The world of network adds has gotten more complex over the last several years with the rise of IoT, and the advances in network monitoring and security. The ability to properly capture packet information crossing the network and filter that data to management platforms, tools and appliances is a core function of every packet broker. But with networks continuing to grow at a breakneck pace and monitoring solutions requiring more and more data and bandwidth, keeping up with adds can be a real challenge.
Because teams often have trouble predicting growth, IT traditionally errs on the side of caution and defaults to deploying larger-than-required systems with a high-level of port availability. Vendors have recognized this fear and sell monolithic solutions that require large capital investments. While this scale up approach allows IT to stay in the same vendor product family with similar operational characteristics, managing adds in this manner is often wasteful and expensive. Letting infrastructure sit idle rarely makes business sense. Therefore, deploying technology that allows a team to scale out and add extension units incrementally can help meet immediate needs and support long-term growth.
One of the top network trends for 2019 is a shift towards edge computing. Monolithic data centers are moving to hybrid clouds with more computing being done at the edge. As a result, managing moves today involves much more than changing the rack location of a server. There are more physical network locations to manage as more data and applications move out of the core network to distributed sites. Network managers need flexibility when connecting monitoring and security devices to remote locations (to be closer to where access and applications are moving).
To deal with this shift, IT teams often buy multiple smaller systems and change them out as each remote location grows beyond its initial capacity. Many infrastructure vendors offer a path from small business, to enterprise, to carrier class packet brokers for end-to-end visibility. The problem is that small, fixed configuration systems lack the flexibility to adapt to the new paradigm of constantly shifting computing resources and requirements. Again, organizations fall back to the "buy-bigger than needed" option, which becomes even more wasteful when applied to multiple locations.
To overcome this, there's an opportunity to shift toward the scale-out approach and provide only the ports needed for the size and scale of each location. Growth, when needed, can then be accommodated with modular port additions through extension units. Further, port flexibility allows simple re-deployment covering a variety of speeds and media found in divergent remote locations. This approach provides only what is needed at each site, while still having flexibility to adjust for future growth.

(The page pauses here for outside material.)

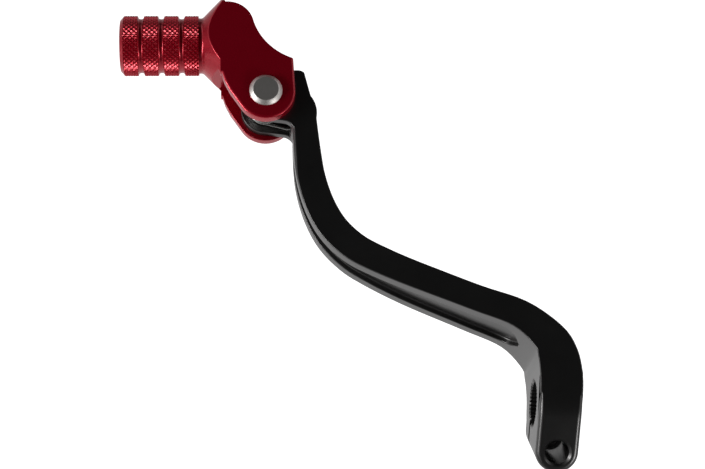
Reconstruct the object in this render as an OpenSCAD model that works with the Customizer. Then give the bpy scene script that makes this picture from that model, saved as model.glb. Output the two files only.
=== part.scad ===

Managing moves within the data center or out at the edge is less disruptive and more budget friendly with a scale-out architecture.
There is one thing that network managers can count on – the network will change. Planning for and managing change is a fundamental aspect of a network manager's job. Managing network changes also requires managing visibility changes. Monitoring, security and performance management tools require a level of visibility that can keep pace with network changes, and packet brokers can provide the bridge to connect and manage them through the sea of constant change.
However, as changes are required in speed, media or features, IT teams have the option to buy new boxes with upgraded bandwidth capabilities or purchase additional feature licenses to manage network complexities that arise from change. These options provide cash flow for vendors, but make network changes complicated and expensive. Many annual software and feature license fees continue as long as the system is in service. IT can overcome these issues by simply re-purposing existing flex ports when speed or media changes. That means utilizing packet broker solutions that offer flexible speed ports (like 1/10/25Gbps or 40/100Gbps).
The networking evolution is being driven by new technology, business growth, security concerns, budget requirements and new trends in overall IT architectures. As these trends play out, the ability to efficiently manage network adds, moves and changes will be critical to increasing availability, enhancing services, protecting infrastructure and maintaining budget discipline. Understanding the role of the packet broker, and the critical differences between scale up architectures and scale-out technology, can be key to ensuring your NetOps team's not wasting time and money.